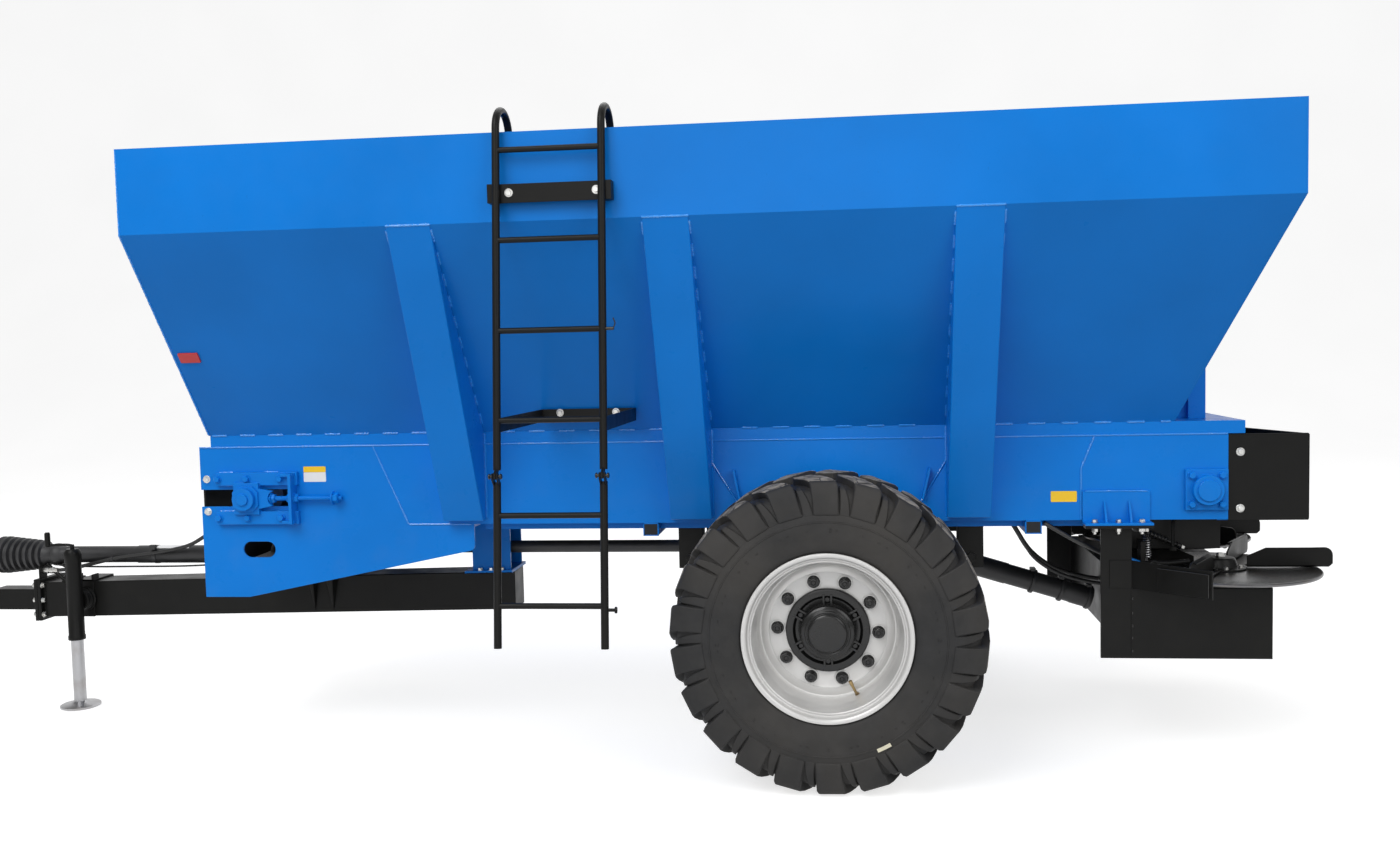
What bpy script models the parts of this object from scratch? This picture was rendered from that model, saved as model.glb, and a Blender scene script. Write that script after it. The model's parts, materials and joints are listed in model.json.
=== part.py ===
"""Trailed manure spreader with a V hopper, belt floor, twin spinner discs and a boarding ladder.

Machine axes: X = 0 at the axle and runs rearward, -Y is the machine's left side, Z is up.
All solids hang on the empty "datum", which puts the origin at the bottom centre of the whole machine.
"""
from math import atan2, cos, hypot, pi, radians, sin, tan

import bmesh
import bpy
from mathutils import Matrix, Vector

# ---- fits ----------------------------------------------------------------------------------------
GAP = 0.0003                # between pieces that touch
SLIDE_GAP = 0.0005          # between a shoe and its guide

# ---- wheels and axle -----------------------------------------------------------------------------
AXLE_Z = 0.50               # axle height in machine axes
TYRE_RADIUS = 0.52
TYRE_WIDTH = 0.385
TRACK_HALF = 0.89           # machine centre to tyre centre
RIM_RADIUS = 0.2730         # bead seat
RIM_FLANGE = 0.2870
SPINDLE_RADIUS = 0.035
AXLE_SIZE = 0.10
AXLE_HALF = TRACK_HALF - 0.27

# ---- hopper --------------------------------------------------------------------------------------
HOPPER_FRONT = -2.33
HOPPER_LENGTH = 3.775
HOPPER_HALF = 1.10
HOPPER_TOP = 2.15
BAND_HEIGHT = 0.285         # upright band above the sloping sides
SHEET = 0.006
RIM_LIP = 0.045             # inward fold along the top edge
REAR_SLOPE_RUN = 0.252      # how far the rear wall comes forward on its way down
HOPPER_FOOT_X = HOPPER_FRONT + HOPPER_LENGTH - REAR_SLOPE_RUN

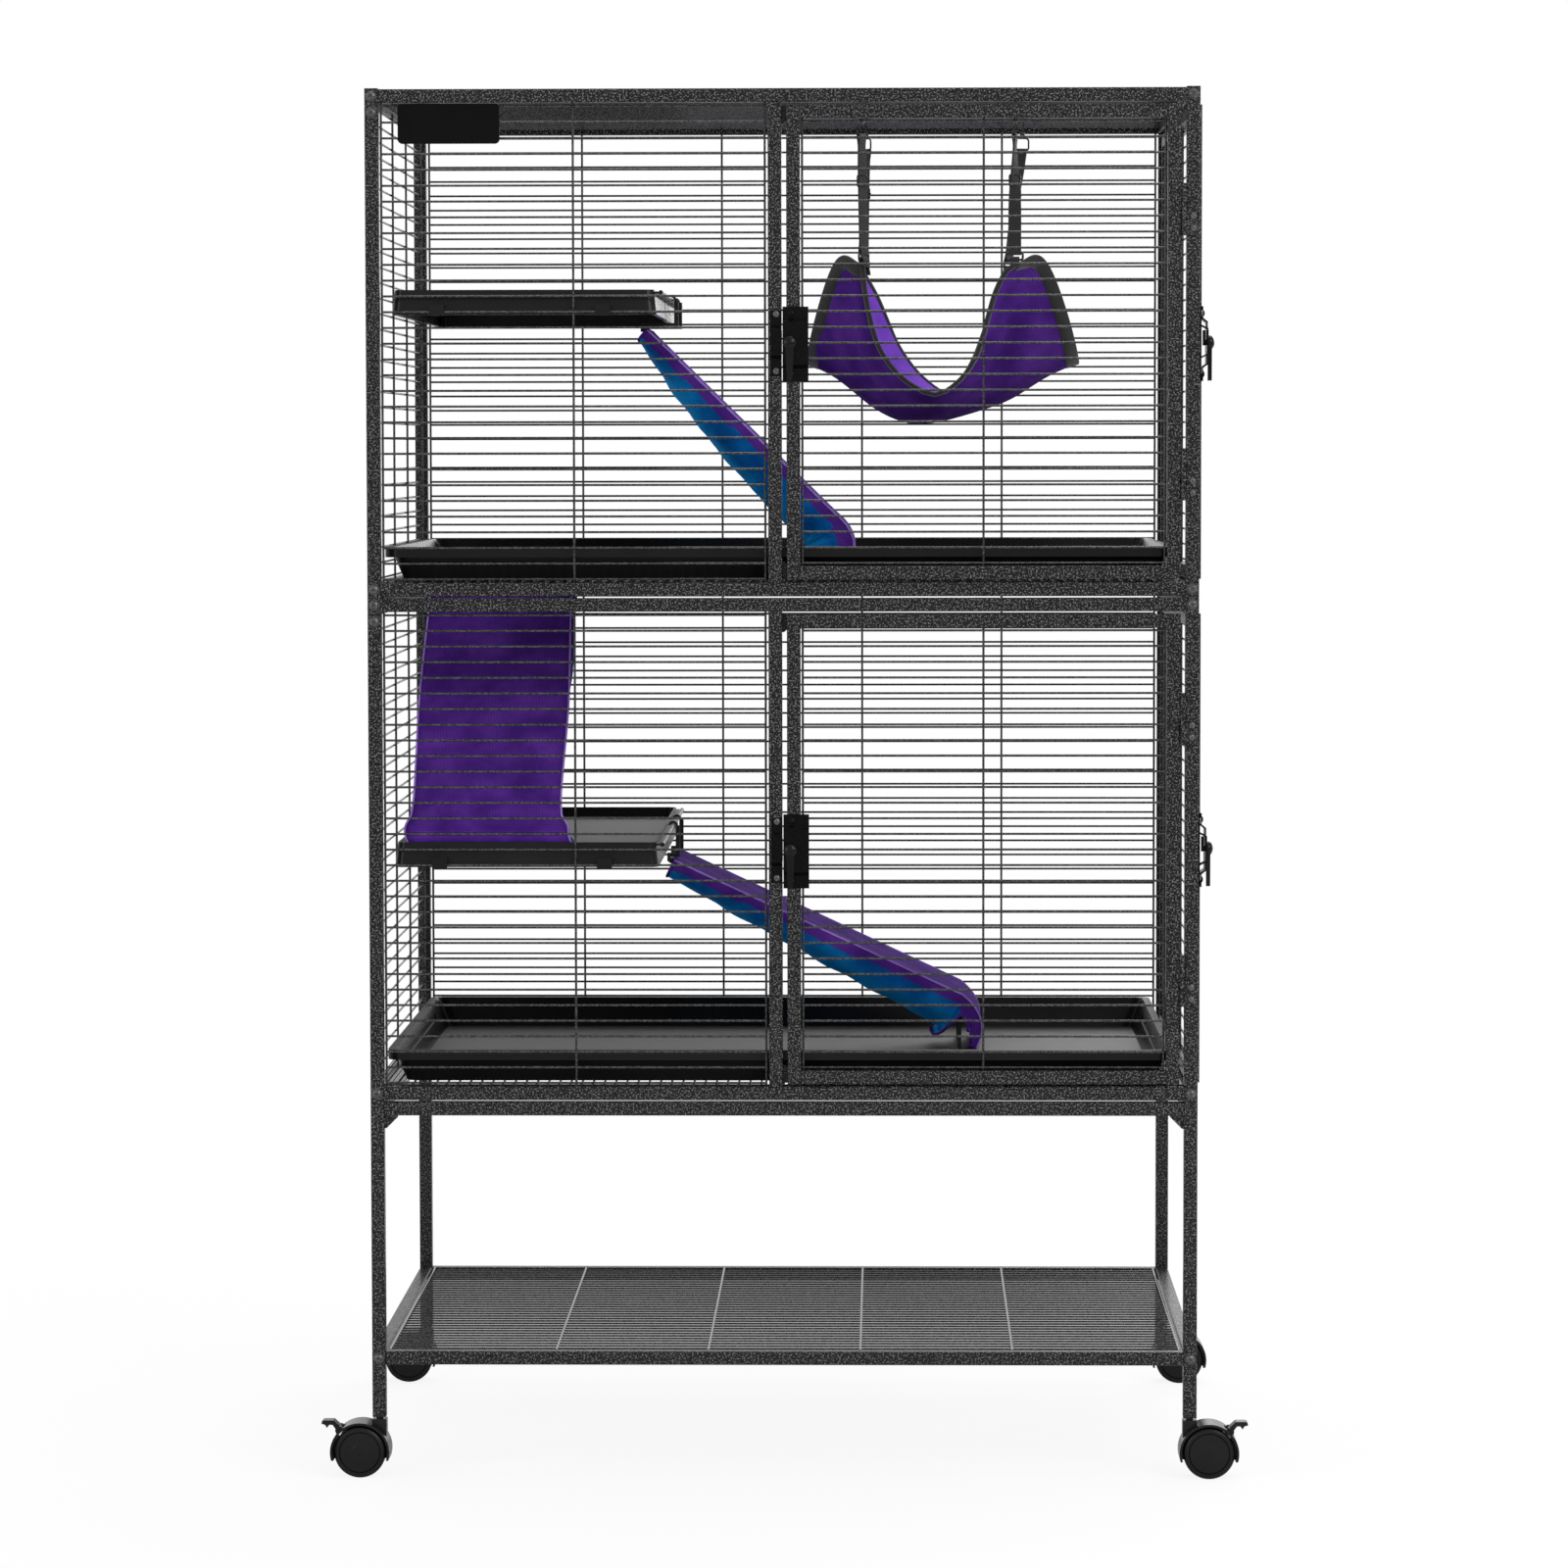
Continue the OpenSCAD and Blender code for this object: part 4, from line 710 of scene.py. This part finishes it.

◆ ◆ ◆

Reproduce, please, the lines of the material from its first line down to the line containing "AXLE_HALF = TRACK_HALF - 0.27", keeping both ends and nothing beyond them.

Answer in full:
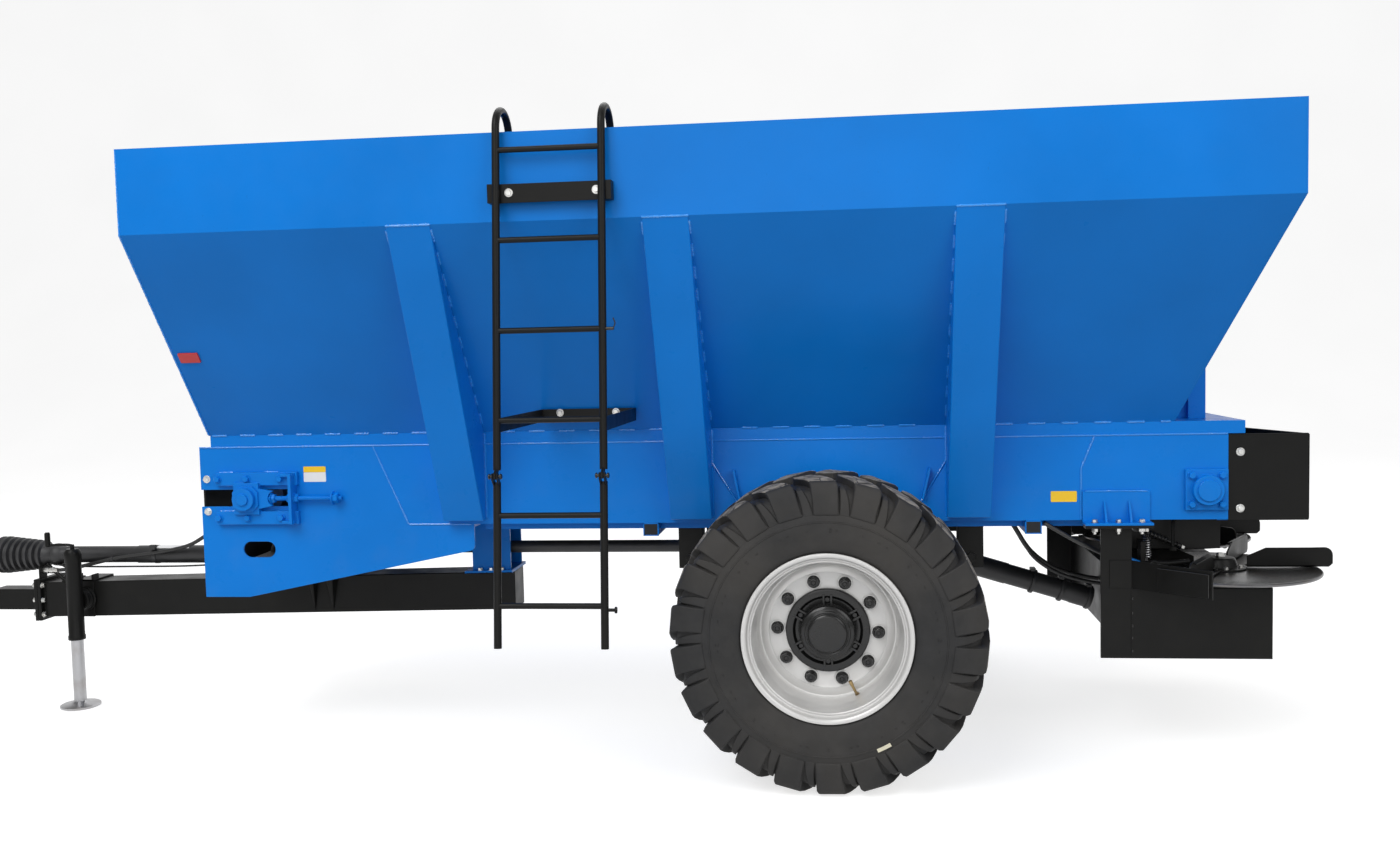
What bpy script models the parts of this object from scratch? This picture was rendered from that model, saved as model.glb, and a Blender scene script. Write that script after it. The model's parts, materials and joints are listed in model.json.
=== part.py ===
"""Trailed manure spreader with a V hopper, belt floor, twin spinner discs and a boarding ladder.

Machine axes: X = 0 at the axle and runs rearward, -Y is the machine's left side, Z is up.
All solids hang on the empty "datum", which puts the origin at the bottom centre of the whole machine.
"""
from math import atan2, cos, hypot, pi, radians, sin, tan

import bmesh
import bpy
from mathutils import Matrix, Vector

# ---- fits ----------------------------------------------------------------------------------------
GAP = 0.0003                # between pieces that touch
SLIDE_GAP = 0.0005          # between a shoe and its guide

# ---- wheels and axle -----------------------------------------------------------------------------
AXLE_Z = 0.50               # axle height in machine axes
TYRE_RADIUS = 0.52
TYRE_WIDTH = 0.385
TRACK_HALF = 0.89           # machine centre to tyre centre
RIM_RADIUS = 0.2730         # bead seat
RIM_FLANGE = 0.2870
SPINDLE_RADIUS = 0.035
AXLE_SIZE = 0.10
AXLE_HALF = TRACK_HALF - 0.27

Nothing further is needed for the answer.